┏━━

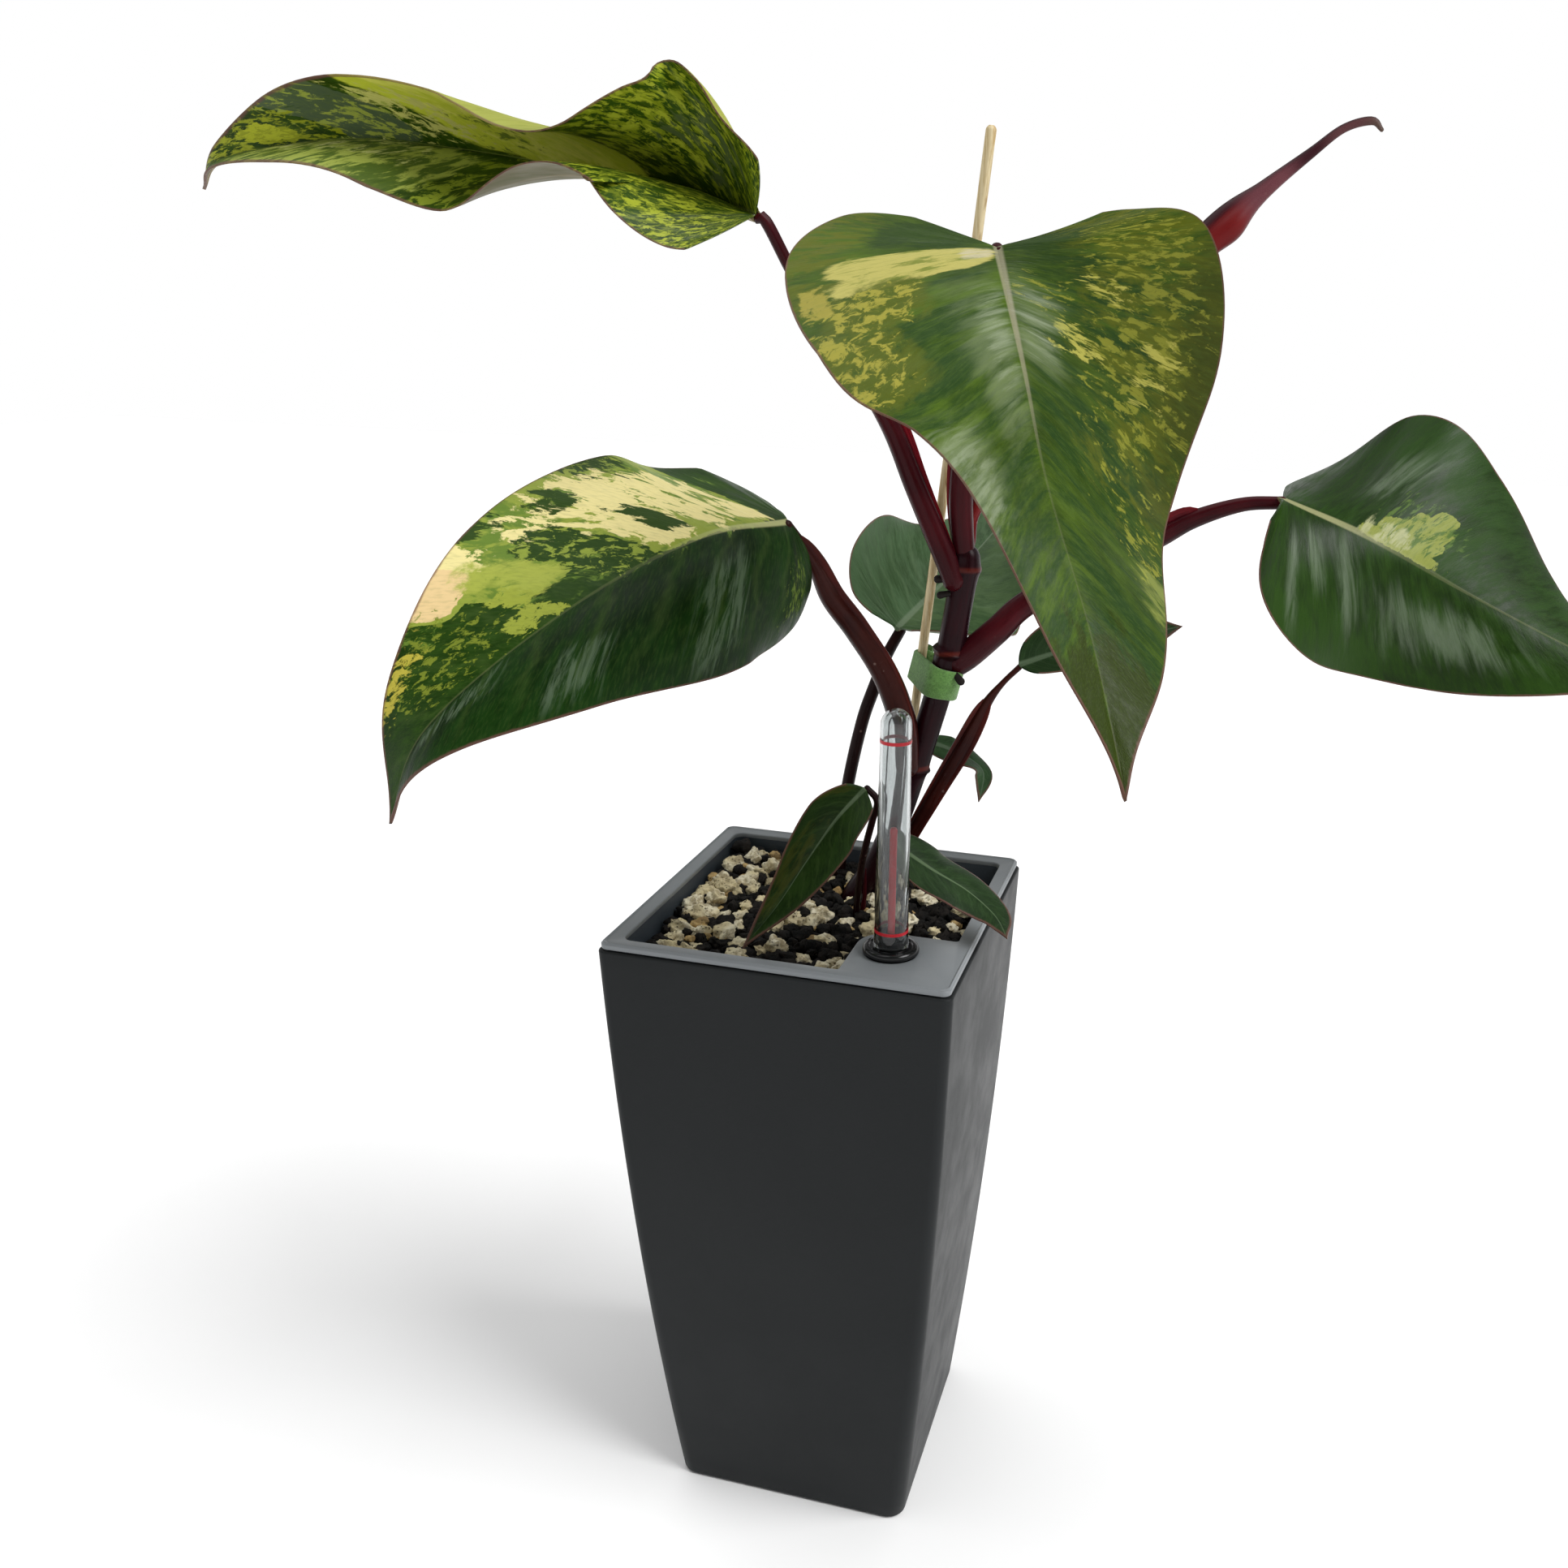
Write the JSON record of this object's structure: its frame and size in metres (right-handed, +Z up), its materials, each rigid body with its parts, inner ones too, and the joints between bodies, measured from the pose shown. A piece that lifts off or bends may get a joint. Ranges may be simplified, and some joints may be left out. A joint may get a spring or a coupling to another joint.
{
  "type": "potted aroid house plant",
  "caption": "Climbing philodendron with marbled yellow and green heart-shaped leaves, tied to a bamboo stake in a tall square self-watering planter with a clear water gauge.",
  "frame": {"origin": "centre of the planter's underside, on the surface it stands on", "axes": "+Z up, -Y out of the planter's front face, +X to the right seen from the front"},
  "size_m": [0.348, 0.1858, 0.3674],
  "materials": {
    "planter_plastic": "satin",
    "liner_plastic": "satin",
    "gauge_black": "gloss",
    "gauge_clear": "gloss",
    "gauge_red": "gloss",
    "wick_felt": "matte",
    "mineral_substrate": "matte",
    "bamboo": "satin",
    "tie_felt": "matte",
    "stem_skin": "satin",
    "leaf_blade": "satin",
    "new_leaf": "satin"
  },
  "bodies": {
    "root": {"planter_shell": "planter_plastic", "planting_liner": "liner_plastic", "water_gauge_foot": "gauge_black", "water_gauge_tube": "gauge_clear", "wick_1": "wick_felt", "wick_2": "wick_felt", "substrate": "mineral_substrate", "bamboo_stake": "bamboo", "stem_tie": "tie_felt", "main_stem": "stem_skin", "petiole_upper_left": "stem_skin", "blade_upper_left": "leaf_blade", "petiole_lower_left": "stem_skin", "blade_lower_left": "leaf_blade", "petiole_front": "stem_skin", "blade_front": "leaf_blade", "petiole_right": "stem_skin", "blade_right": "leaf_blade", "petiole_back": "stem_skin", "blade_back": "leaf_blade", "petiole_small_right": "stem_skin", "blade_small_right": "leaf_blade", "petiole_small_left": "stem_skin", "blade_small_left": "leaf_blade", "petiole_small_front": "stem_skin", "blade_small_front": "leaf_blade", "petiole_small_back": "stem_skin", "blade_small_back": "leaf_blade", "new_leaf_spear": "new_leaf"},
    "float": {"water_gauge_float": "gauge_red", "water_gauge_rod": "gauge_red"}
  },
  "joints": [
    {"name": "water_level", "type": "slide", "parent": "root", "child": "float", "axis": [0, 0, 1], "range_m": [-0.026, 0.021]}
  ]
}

┗━━
┏━━

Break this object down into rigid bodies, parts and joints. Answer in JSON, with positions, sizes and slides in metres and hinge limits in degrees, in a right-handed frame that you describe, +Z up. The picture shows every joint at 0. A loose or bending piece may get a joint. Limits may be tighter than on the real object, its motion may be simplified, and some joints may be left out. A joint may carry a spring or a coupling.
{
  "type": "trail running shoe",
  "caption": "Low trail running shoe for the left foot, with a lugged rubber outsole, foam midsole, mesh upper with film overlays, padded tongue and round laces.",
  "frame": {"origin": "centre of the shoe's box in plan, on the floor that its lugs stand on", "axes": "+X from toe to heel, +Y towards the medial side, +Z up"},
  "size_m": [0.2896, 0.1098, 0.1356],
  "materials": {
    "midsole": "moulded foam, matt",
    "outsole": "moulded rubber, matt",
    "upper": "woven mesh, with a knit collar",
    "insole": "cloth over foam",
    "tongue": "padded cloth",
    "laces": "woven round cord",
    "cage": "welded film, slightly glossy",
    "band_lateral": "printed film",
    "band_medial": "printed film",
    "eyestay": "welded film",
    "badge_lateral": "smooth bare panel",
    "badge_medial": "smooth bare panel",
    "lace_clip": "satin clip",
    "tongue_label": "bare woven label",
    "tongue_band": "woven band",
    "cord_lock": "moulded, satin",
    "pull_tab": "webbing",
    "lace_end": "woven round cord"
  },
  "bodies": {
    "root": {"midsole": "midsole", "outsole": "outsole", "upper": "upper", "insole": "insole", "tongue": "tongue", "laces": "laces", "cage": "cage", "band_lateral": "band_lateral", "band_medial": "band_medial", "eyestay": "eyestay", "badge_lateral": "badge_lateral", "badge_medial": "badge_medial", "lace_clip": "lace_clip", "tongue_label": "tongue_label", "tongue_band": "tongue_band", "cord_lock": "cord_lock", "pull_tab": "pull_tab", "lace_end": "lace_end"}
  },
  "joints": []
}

┗━━

Your objective:
Look for the word "from" in every line of the listing and copy the lines that have it.

Solution to this task:
Write the JSON record of this object's structure: its frame and size in metres (right-handed, +Z up), its materials, each rigid body with its parts, inner ones too, and the joints between bodies, measured from the pose shown. A piece that lifts off or bends may get a joint. Ranges may be simplified, and some joints may be left out. A joint may get a spring or a coupling to another joint.
  "frame": {"origin": "centre of the planter's underside, on the surface it stands on", "axes": "+Z up, -Y out of the planter's front face, +X to the right seen from the front"},
  "frame": {"origin": "centre of the shoe's box in plan, on the floor that its lugs stand on", "axes": "+X from toe to heel, +Y towards the medial side, +Z up"},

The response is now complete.